> [Set exercise] The data below needs to be returned exactly, line for line.

> [Given material]
▬▬▬▬▬▬

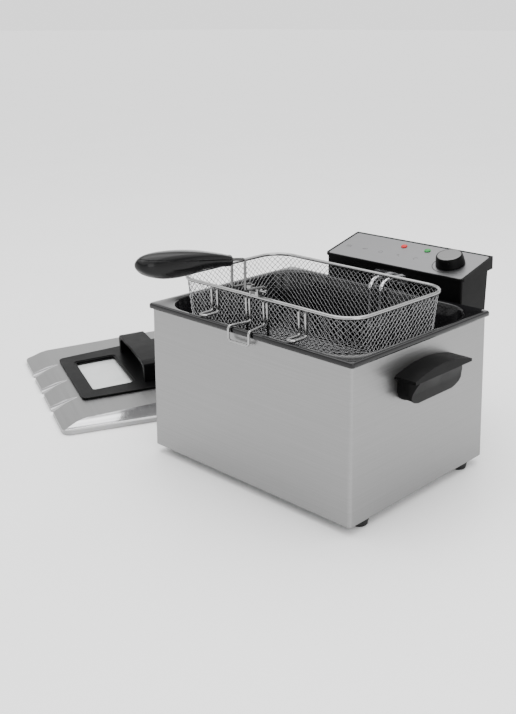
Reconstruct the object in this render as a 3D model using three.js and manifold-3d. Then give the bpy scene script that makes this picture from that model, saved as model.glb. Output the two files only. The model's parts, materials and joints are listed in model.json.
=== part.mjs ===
// A family-size deep fryer as an assembly of separate parts.
// Millimetres. X runs to the right along the front, Y to the back, Z up from the table.
// The steel casing holds a lift-out enamelled oil pan. A control head with the heating
// element hangs behind the casing, the wire basket hangs in its draining position on the
// front rim of the pan, and the lid lies on the table to the left.

import * as THREE from 'three';
import Module from 'manifold-3d';
import { mergeVertices } from 'three/addons/utils/BufferGeometryUtils.js';

const wasm = await Module();
wasm.setup();

// ---------------------------------------------------------------- dimensions

const GAP = 0.3; // clearance between parts that touch in the real object

const CASE_W = 340;
const CASE_D = 268.9;
const CASE_Z0 = 11;
const CASE_Z1 = 199.2;
const CASE_R = 5;
const SHEET = 1.2;
const CASE_BACK = CASE_D / 2;

const FOOT_X = 156;
const FOOT_Y = 101;
const FOOT_R = 12;

const RIM_X = 174;
const RIM_Y = 138;
const RIM_Z = 206;
const RIM_H = 6.4;
const RIM_R = 4.8;
const RIM_WALL = 1.7;
const POT_X = 164;
const POT_Y = 128;
const POT_R = 52;
const POT_FLOOR = 62;
const ENAMEL = 1.6;

const BASKET_Y0 = -108.5;
const BASKET_Y1 = 80.5;
const BASKET_X = 148.5;
const BASKET_RIM_Z = 241;
const BASKET_RIM_R = 2.5;
const BASKET_FLOOR = 136;
const BASKET_CORNER = 31;
const BASKET_WALL = 1.6;
const BASKET_TAPER = 0.068;

const HOOK_X = 75;
const HOOK_HALF = 5.2;
const HOOK_WIRE = 1.9;

const PIVOT_Y = -111;
const PIVOT_Z = 251.5;
const PIVOT_R = 2;
const ROD_X = 11.2;
const ROD_R = 1.75;
const ROD_Y = -139.7;
const CURL_R = 4.5;

const ROD_END_Y = -226;

// The grip's side view: its upper line from the basket end to the tip, and the lower line back.
const GRIP_TOP = [
  [-160, 303.4], [-180, 308.8], [-204, 314.6], [-232, 319.6], [-258, 322.2], [-276, 321.4], [-286, 317.4],
];
const GRIP_TIP = [-288.6, 312.6];
const GRIP_BELOW = [
  [-286.4, 305.6], [-278, 298.9], [-262, 293.2], [-236, 290],
  [-212, 291.7], [-190, 292.8], [-172, 289.8], [-160, 289.6],
];
const GRIP_W = 34;
const GRIP_EDGE = 6.4;
const GRIP_SCREW_Y = -238;
const SEAM_Y = -150;
const SEAM_Z = 297.2;
const SEAM_SLOPE = 0.16;

const HEAD_X = 120;
const HEAD_CASE_X = 117.5;
const HEAD_FRONT = 155;
const HEAD_BOTTOM = 110;
const HEAD_WALL = 2.5;
const PANEL_Y = 154.9;
const PANEL_Z = 233.2;
const PANEL_TILT = THREE.MathUtils.degToRad(14.9);
const PANEL_X = 116.2;
const PANEL_LONG = 71.5;
const COVER_BACK = 230.5;

const KNOB_X = 78;
const KNOB_S = 33;
const KNOB_R = 20.5;
const KNOB_TOP_R = 18.2;
const KNOB_H = 15;
const SHAFT_BORE = 3.9;
const LIGHT_S = 57;
const LIGHT_XS = [-18, 23];
const LIGHT_R = 4.7;

const ELEMENT_R = 3.2;
const LEG_X = 9.2;
const LEG_Y = 121;
const LEG_Z = 217;
const LOOP_Z = 75;

const RESET_X = -62;
const RESET_Z = 186;
const GLAND_X = 84;
const GLAND_Z = 128;

const LID_W = 339;
const LID_D = 262;
const LID_X = -455.1;
const LID_Y = -125.7;
const LID_TURN = THREE.MathUtils.degToRad(-23.4);
const LID_SHEET = 1.3;
const LID_RIM = 6;
const CROWN_Y = 34;
const CROWN_Z = 18.5;
const CROWN_TILT = THREE.MathUtils.degToRad(3.2);
const FRAME_T = 3;

// ---------------------------------------------------------------- materials

function material(color, roughness, metalness) {
  return new THREE.MeshStandardMaterial({ color, roughness, metalness });
}

const brushedSteel = () => material(0xa9a9a8, 0.38, 0.9);
const panelSteel = () => material(0xa3a4a4, 0.45, 0.85);
const polishedSteel = () => material(0xc4c5c6, 0.16, 1.0);
const chromeWire = () => material(0xc9c9c9, 0.12, 1.0);
const zincSteel = () => material(0x9d9f9f, 0.5, 0.9);
const enamel = () => material(0x0b0b0c, 0.12, 0.0);
const blackPlastic = () => material(0x191919, 0.42, 0.0);
const glossPlastic = () => material(0x101010, 0.18, 0.0);
const innerPlastic = () => material(0xd9d4c6, 0.5, 0.0);
const rubber = () => material(0x141414, 0.8, 0.0);

// ---------------------------------------------------------------- solid helpers

function signedVolume(position, index) {
  const a = new THREE.Vector3();
  const b = new THREE.Vector3();
  const c = new THREE.Vector3();
  let volume = 0;
  for (let i = 0; i < index.count; i += 3) {
    a.fromBufferAttribute(position, index.getX(i));
    b.fromBufferAttribute(position, index.getX(i + 1));
    c.fromBufferAttribute(position, index.getX(i + 2));
    volume += a.dot(b.cross(c)) / 6;
  }
  return volume;
}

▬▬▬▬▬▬

> [Completed task]
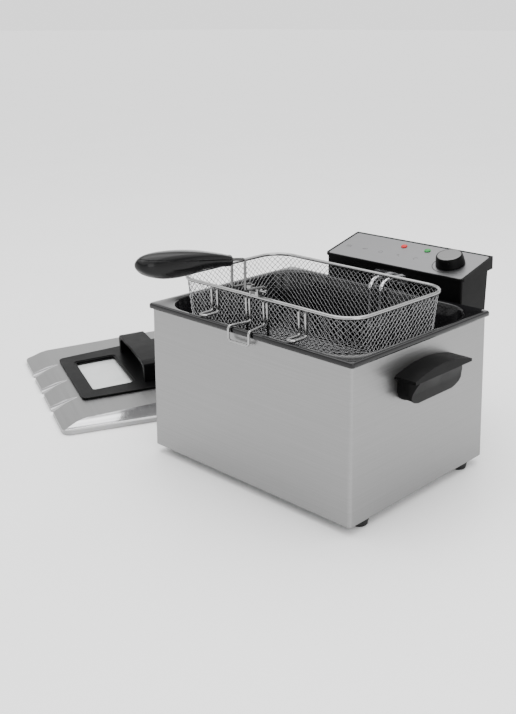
Reconstruct the object in this render as a 3D model using three.js and manifold-3d. Then give the bpy scene script that makes this picture from that model, saved as model.glb. Output the two files only. The model's parts, materials and joints are listed in model.json.
=== part.mjs ===
// A family-size deep fryer as an assembly of separate parts.
// Millimetres. X runs to the right along the front, Y to the back, Z up from the table.
// The steel casing holds a lift-out enamelled oil pan. A control head with the heating
// element hangs behind the casing, the wire basket hangs in its draining position on the
// front rim of the pan, and the lid lies on the table to the left.

import * as THREE from 'three';
import Module from 'manifold-3d';
import { mergeVertices } from 'three/addons/utils/BufferGeometryUtils.js';

const wasm = await Module();
wasm.setup();

// ---------------------------------------------------------------- dimensions

const GAP = 0.3; // clearance between parts that touch in the real object

const CASE_W = 340;
const CASE_D = 268.9;
const CASE_Z0 = 11;
const CASE_Z1 = 199.2;
const CASE_R = 5;
const SHEET = 1.2;
const CASE_BACK = CASE_D / 2;

const FOOT_X = 156;
const FOOT_Y = 101;
const FOOT_R = 12;

const RIM_X = 174;
const RIM_Y = 138;
const RIM_Z = 206;
const RIM_H = 6.4;
const RIM_R = 4.8;
const RIM_WALL = 1.7;
const POT_X = 164;
const POT_Y = 128;
const POT_R = 52;
const POT_FLOOR = 62;
const ENAMEL = 1.6;

const BASKET_Y0 = -108.5;
const BASKET_Y1 = 80.5;
const BASKET_X = 148.5;
const BASKET_RIM_Z = 241;
const BASKET_RIM_R = 2.5;
const BASKET_FLOOR = 136;
const BASKET_CORNER = 31;
const BASKET_WALL = 1.6;
const BASKET_TAPER = 0.068;

const HOOK_X = 75;
const HOOK_HALF = 5.2;
const HOOK_WIRE = 1.9;

const PIVOT_Y = -111;
const PIVOT_Z = 251.5;
const PIVOT_R = 2;
const ROD_X = 11.2;
const ROD_R = 1.75;
const ROD_Y = -139.7;
const CURL_R = 4.5;

const ROD_END_Y = -226;

// The grip's side view: its upper line from the basket end to the tip, and the lower line back.
const GRIP_TOP = [
  [-160, 303.4], [-180, 308.8], [-204, 314.6], [-232, 319.6], [-258, 322.2], [-276, 321.4], [-286, 317.4],
];
const GRIP_TIP = [-288.6, 312.6];
const GRIP_BELOW = [
  [-286.4, 305.6], [-278, 298.9], [-262, 293.2], [-236, 290],
  [-212, 291.7], [-190, 292.8], [-172, 289.8], [-160, 289.6],
];
const GRIP_W = 34;
const GRIP_EDGE = 6.4;
const GRIP_SCREW_Y = -238;
const SEAM_Y = -150;
const SEAM_Z = 297.2;
const SEAM_SLOPE = 0.16;

const HEAD_X = 120;
const HEAD_CASE_X = 117.5;
const HEAD_FRONT = 155;
const HEAD_BOTTOM = 110;
const HEAD_WALL = 2.5;
const PANEL_Y = 154.9;
const PANEL_Z = 233.2;
const PANEL_TILT = THREE.MathUtils.degToRad(14.9);
const PANEL_X = 116.2;
const PANEL_LONG = 71.5;
const COVER_BACK = 230.5;

const KNOB_X = 78;
const KNOB_S = 33;
const KNOB_R = 20.5;
const KNOB_TOP_R = 18.2;
const KNOB_H = 15;
const SHAFT_BORE = 3.9;
const LIGHT_S = 57;
const LIGHT_XS = [-18, 23];
const LIGHT_R = 4.7;

const ELEMENT_R = 3.2;
const LEG_X = 9.2;
const LEG_Y = 121;
const LEG_Z = 217;
const LOOP_Z = 75;

const RESET_X = -62;
const RESET_Z = 186;
const GLAND_X = 84;
const GLAND_Z = 128;

const LID_W = 339;
const LID_D = 262;
const LID_X = -455.1;
const LID_Y = -125.7;
const LID_TURN = THREE.MathUtils.degToRad(-23.4);
const LID_SHEET = 1.3;
const LID_RIM = 6;
const CROWN_Y = 34;
const CROWN_Z = 18.5;
const CROWN_TILT = THREE.MathUtils.degToRad(3.2);
const FRAME_T = 3;

// ---------------------------------------------------------------- materials

function material(color, roughness, metalness) {
  return new THREE.MeshStandardMaterial({ color, roughness, metalness });
}

const brushedSteel = () => material(0xa9a9a8, 0.38, 0.9);
const panelSteel = () => material(0xa3a4a4, 0.45, 0.85);
const polishedSteel = () => material(0xc4c5c6, 0.16, 1.0);
const chromeWire = () => material(0xc9c9c9, 0.12, 1.0);
const zincSteel = () => material(0x9d9f9f, 0.5, 0.9);
const enamel = () => material(0x0b0b0c, 0.12, 0.0);
const blackPlastic = () => material(0x191919, 0.42, 0.0);
const glossPlastic = () => material(0x101010, 0.18, 0.0);
const innerPlastic = () => material(0xd9d4c6, 0.5, 0.0);
const rubber = () => material(0x141414, 0.8, 0.0);

// ---------------------------------------------------------------- solid helpers

function signedVolume(position, index) {
  const a = new THREE.Vector3();
  const b = new THREE.Vector3();
  const c = new THREE.Vector3();
  let volume = 0;
  for (let i = 0; i < index.count; i += 3) {
    a.fromBufferAttribute(position, index.getX(i));
    b.fromBufferAttribute(position, index.getX(i + 1));
    c.fromBufferAttribute(position, index.getX(i + 2));
    volume += a.dot(b.cross(c)) / 6;
  }
  return volume;
}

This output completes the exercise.